- Information shown -
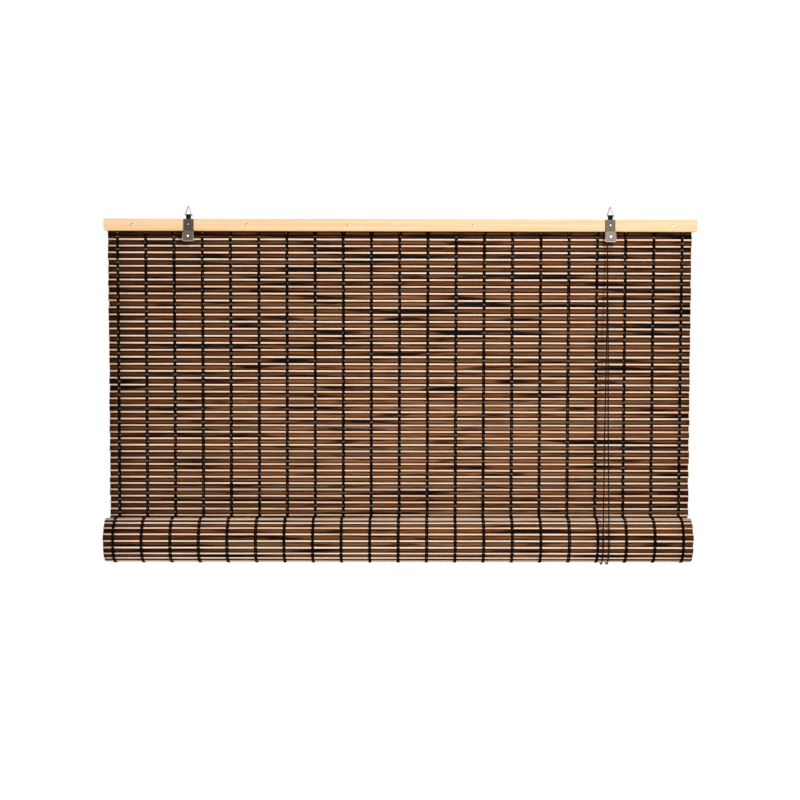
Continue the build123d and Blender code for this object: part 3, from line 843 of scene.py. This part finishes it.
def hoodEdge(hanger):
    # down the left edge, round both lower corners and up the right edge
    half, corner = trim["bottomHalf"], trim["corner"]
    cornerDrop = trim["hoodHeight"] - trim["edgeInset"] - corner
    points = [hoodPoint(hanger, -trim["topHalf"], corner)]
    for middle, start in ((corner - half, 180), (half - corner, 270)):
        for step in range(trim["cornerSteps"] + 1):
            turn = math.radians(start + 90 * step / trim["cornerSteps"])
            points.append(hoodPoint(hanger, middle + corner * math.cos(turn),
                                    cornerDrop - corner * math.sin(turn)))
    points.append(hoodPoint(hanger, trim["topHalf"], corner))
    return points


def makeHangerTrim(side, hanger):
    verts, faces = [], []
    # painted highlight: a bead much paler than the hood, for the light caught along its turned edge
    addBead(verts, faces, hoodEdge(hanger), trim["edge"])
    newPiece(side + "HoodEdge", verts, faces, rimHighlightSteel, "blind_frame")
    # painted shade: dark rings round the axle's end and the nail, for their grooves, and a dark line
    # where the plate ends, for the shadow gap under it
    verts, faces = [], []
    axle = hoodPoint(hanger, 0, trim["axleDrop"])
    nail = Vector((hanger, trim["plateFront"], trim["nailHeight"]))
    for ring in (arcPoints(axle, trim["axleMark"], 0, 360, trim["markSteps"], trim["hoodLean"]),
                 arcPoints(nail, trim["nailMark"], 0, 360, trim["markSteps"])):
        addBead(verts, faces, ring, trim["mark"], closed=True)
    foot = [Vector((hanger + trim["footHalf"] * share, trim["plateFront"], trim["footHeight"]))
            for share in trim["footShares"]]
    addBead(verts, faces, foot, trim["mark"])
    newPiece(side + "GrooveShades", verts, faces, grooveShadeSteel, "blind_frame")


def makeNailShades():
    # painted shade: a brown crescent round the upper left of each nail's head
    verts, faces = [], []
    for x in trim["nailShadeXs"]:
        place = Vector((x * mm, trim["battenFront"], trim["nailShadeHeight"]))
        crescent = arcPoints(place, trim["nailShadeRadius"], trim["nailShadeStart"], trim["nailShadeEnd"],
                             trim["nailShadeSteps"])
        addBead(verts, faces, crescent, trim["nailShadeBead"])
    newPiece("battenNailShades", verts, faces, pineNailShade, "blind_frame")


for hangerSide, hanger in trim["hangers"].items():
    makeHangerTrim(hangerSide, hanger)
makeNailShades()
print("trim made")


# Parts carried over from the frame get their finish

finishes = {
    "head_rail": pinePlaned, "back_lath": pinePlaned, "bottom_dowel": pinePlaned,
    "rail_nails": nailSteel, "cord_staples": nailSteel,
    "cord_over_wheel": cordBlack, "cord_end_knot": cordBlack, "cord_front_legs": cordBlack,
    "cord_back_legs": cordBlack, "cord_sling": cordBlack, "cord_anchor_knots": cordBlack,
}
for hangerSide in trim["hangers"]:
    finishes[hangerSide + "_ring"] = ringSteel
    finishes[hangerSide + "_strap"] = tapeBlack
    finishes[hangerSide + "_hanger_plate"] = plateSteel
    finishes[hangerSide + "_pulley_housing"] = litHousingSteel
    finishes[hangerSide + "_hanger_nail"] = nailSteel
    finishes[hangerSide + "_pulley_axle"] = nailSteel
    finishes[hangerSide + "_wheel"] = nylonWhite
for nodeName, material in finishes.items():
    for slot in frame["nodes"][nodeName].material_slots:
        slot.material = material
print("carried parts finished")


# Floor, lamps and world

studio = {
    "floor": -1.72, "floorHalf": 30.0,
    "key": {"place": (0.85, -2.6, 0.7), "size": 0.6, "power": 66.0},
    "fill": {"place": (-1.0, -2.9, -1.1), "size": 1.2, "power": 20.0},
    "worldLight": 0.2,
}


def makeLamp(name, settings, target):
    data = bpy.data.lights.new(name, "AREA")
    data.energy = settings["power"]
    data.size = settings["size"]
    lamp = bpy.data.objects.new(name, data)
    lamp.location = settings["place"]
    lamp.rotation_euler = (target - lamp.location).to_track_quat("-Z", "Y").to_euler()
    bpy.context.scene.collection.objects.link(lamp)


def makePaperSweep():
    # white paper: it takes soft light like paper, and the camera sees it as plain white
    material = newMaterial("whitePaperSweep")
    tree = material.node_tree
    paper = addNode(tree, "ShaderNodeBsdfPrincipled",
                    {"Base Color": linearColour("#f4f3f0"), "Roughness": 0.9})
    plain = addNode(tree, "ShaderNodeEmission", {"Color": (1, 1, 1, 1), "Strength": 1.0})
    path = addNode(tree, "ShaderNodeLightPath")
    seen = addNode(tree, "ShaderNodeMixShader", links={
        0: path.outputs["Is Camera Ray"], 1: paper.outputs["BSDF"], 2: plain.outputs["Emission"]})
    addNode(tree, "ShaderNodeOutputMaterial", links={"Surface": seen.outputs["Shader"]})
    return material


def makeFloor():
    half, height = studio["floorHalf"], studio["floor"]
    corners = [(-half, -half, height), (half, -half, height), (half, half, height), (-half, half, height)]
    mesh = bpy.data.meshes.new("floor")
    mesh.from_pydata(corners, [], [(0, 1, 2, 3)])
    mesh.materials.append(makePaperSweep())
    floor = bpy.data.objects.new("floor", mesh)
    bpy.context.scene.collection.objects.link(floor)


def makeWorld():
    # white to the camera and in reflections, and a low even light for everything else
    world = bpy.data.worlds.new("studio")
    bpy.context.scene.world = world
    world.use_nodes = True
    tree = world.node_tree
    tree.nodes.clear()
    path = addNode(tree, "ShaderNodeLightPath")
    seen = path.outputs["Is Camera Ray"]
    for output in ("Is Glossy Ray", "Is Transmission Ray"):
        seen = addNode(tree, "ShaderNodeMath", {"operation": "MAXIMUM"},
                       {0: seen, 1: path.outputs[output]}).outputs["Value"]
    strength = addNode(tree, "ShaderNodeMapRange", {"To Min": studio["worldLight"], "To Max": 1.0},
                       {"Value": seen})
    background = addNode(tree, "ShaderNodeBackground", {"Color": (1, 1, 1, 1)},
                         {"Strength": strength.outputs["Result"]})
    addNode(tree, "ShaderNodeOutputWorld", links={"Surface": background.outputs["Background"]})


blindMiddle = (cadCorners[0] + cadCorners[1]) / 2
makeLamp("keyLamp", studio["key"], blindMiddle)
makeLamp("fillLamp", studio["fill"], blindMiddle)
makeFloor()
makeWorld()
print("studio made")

- What to do -
Reproduce the listing shown above in its entirety, exactly.

- Solution for this exercise -
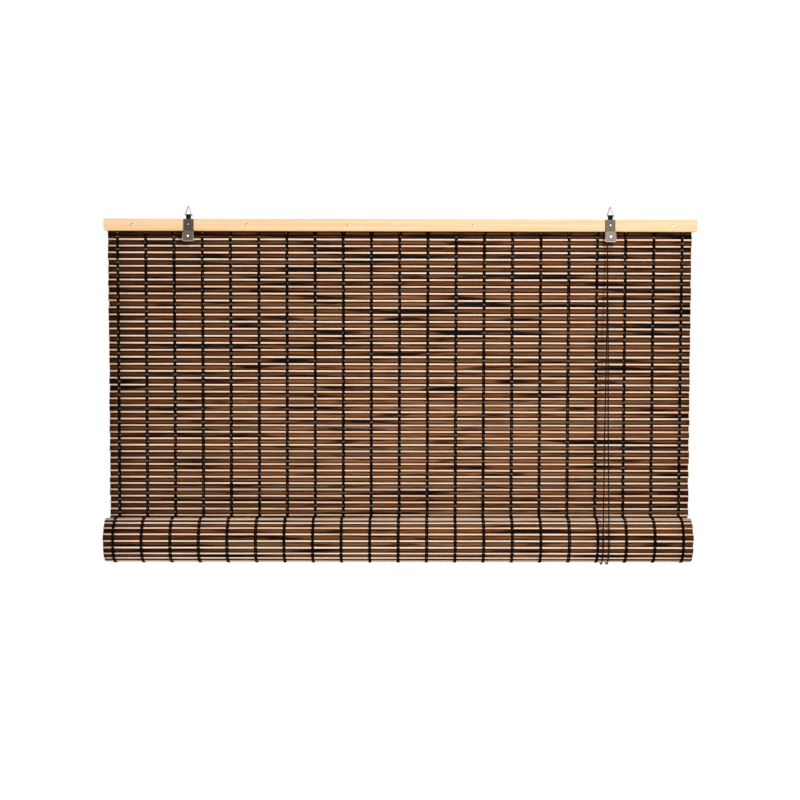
Continue the build123d and Blender code for this object: part 3, from line 843 of scene.py. This part finishes it.
def hoodEdge(hanger):
    # down the left edge, round both lower corners and up the right edge
    half, corner = trim["bottomHalf"], trim["corner"]
    cornerDrop = trim["hoodHeight"] - trim["edgeInset"] - corner
    points = [hoodPoint(hanger, -trim["topHalf"], corner)]
    for middle, start in ((corner - half, 180), (half - corner, 270)):
        for step in range(trim["cornerSteps"] + 1):
            turn = math.radians(start + 90 * step / trim["cornerSteps"])
            points.append(hoodPoint(hanger, middle + corner * math.cos(turn),
                                    cornerDrop - corner * math.sin(turn)))
    points.append(hoodPoint(hanger, trim["topHalf"], corner))
    return points


def makeHangerTrim(side, hanger):
    verts, faces = [], []
    # painted highlight: a bead much paler than the hood, for the light caught along its turned edge
    addBead(verts, faces, hoodEdge(hanger), trim["edge"])
    newPiece(side + "HoodEdge", verts, faces, rimHighlightSteel, "blind_frame")
    # painted shade: dark rings round the axle's end and the nail, for their grooves, and a dark line
    # where the plate ends, for the shadow gap under it
    verts, faces = [], []
    axle = hoodPoint(hanger, 0, trim["axleDrop"])
    nail = Vector((hanger, trim["plateFront"], trim["nailHeight"]))
    for ring in (arcPoints(axle, trim["axleMark"], 0, 360, trim["markSteps"], trim["hoodLean"]),
                 arcPoints(nail, trim["nailMark"], 0, 360, trim["markSteps"])):
        addBead(verts, faces, ring, trim["mark"], closed=True)
    foot = [Vector((hanger + trim["footHalf"] * share, trim["plateFront"], trim["footHeight"]))
            for share in trim["footShares"]]
    addBead(verts, faces, foot, trim["mark"])
    newPiece(side + "GrooveShades", verts, faces, grooveShadeSteel, "blind_frame")


def makeNailShades():
    # painted shade: a brown crescent round the upper left of each nail's head
    verts, faces = [], []
    for x in trim["nailShadeXs"]:
        place = Vector((x * mm, trim["battenFront"], trim["nailShadeHeight"]))
        crescent = arcPoints(place, trim["nailShadeRadius"], trim["nailShadeStart"], trim["nailShadeEnd"],
                             trim["nailShadeSteps"])
        addBead(verts, faces, crescent, trim["nailShadeBead"])
    newPiece("battenNailShades", verts, faces, pineNailShade, "blind_frame")


for hangerSide, hanger in trim["hangers"].items():
    makeHangerTrim(hangerSide, hanger)
makeNailShades()
print("trim made")


# Parts carried over from the frame get their finish

finishes = {
    "head_rail": pinePlaned, "back_lath": pinePlaned, "bottom_dowel": pinePlaned,
    "rail_nails": nailSteel, "cord_staples": nailSteel,
    "cord_over_wheel": cordBlack, "cord_end_knot": cordBlack, "cord_front_legs": cordBlack,
    "cord_back_legs": cordBlack, "cord_sling": cordBlack, "cord_anchor_knots": cordBlack,
}
for hangerSide in trim["hangers"]:
    finishes[hangerSide + "_ring"] = ringSteel
    finishes[hangerSide + "_strap"] = tapeBlack
    finishes[hangerSide + "_hanger_plate"] = plateSteel
    finishes[hangerSide + "_pulley_housing"] = litHousingSteel
    finishes[hangerSide + "_hanger_nail"] = nailSteel
    finishes[hangerSide + "_pulley_axle"] = nailSteel
    finishes[hangerSide + "_wheel"] = nylonWhite
for nodeName, material in finishes.items():
    for slot in frame["nodes"][nodeName].material_slots:
        slot.material = material
print("carried parts finished")


# Floor, lamps and world

studio = {
    "floor": -1.72, "floorHalf": 30.0,
    "key": {"place": (0.85, -2.6, 0.7), "size": 0.6, "power": 66.0},
    "fill": {"place": (-1.0, -2.9, -1.1), "size": 1.2, "power": 20.0},
    "worldLight": 0.2,
}


def makeLamp(name, settings, target):
    data = bpy.data.lights.new(name, "AREA")
    data.energy = settings["power"]
    data.size = settings["size"]
    lamp = bpy.data.objects.new(name, data)
    lamp.location = settings["place"]
    lamp.rotation_euler = (target - lamp.location).to_track_quat("-Z", "Y").to_euler()
    bpy.context.scene.collection.objects.link(lamp)


def makePaperSweep():
    # white paper: it takes soft light like paper, and the camera sees it as plain white
    material = newMaterial("whitePaperSweep")
    tree = material.node_tree
    paper = addNode(tree, "ShaderNodeBsdfPrincipled",
                    {"Base Color": linearColour("#f4f3f0"), "Roughness": 0.9})
    plain = addNode(tree, "ShaderNodeEmission", {"Color": (1, 1, 1, 1), "Strength": 1.0})
    path = addNode(tree, "ShaderNodeLightPath")
    seen = addNode(tree, "ShaderNodeMixShader", links={
        0: path.outputs["Is Camera Ray"], 1: paper.outputs["BSDF"], 2: plain.outputs["Emission"]})
    addNode(tree, "ShaderNodeOutputMaterial", links={"Surface": seen.outputs["Shader"]})
    return material


def makeFloor():
    half, height = studio["floorHalf"], studio["floor"]
    corners = [(-half, -half, height), (half, -half, height), (half, half, height), (-half, half, height)]
    mesh = bpy.data.meshes.new("floor")
    mesh.from_pydata(corners, [], [(0, 1, 2, 3)])
    mesh.materials.append(makePaperSweep())
    floor = bpy.data.objects.new("floor", mesh)
    bpy.context.scene.collection.objects.link(floor)


def makeWorld():
    # white to the camera and in reflections, and a low even light for everything else
    world = bpy.data.worlds.new("studio")
    bpy.context.scene.world = world
    world.use_nodes = True
    tree = world.node_tree
    tree.nodes.clear()
    path = addNode(tree, "ShaderNodeLightPath")
    seen = path.outputs["Is Camera Ray"]
    for output in ("Is Glossy Ray", "Is Transmission Ray"):
        seen = addNode(tree, "ShaderNodeMath", {"operation": "MAXIMUM"},
                       {0: seen, 1: path.outputs[output]}).outputs["Value"]
    strength = addNode(tree, "ShaderNodeMapRange", {"To Min": studio["worldLight"], "To Max": 1.0},
                       {"Value": seen})
    background = addNode(tree, "ShaderNodeBackground", {"Color": (1, 1, 1, 1)},
                         {"Strength": strength.outputs["Result"]})
    addNode(tree, "ShaderNodeOutputWorld", links={"Surface": background.outputs["Background"]})


blindMiddle = (cadCorners[0] + cadCorners[1]) / 2
makeLamp("keyLamp", studio["key"], blindMiddle)
makeLamp("fillLamp", studio["fill"], blindMiddle)
makeFloor()
makeWorld()
print("studio made")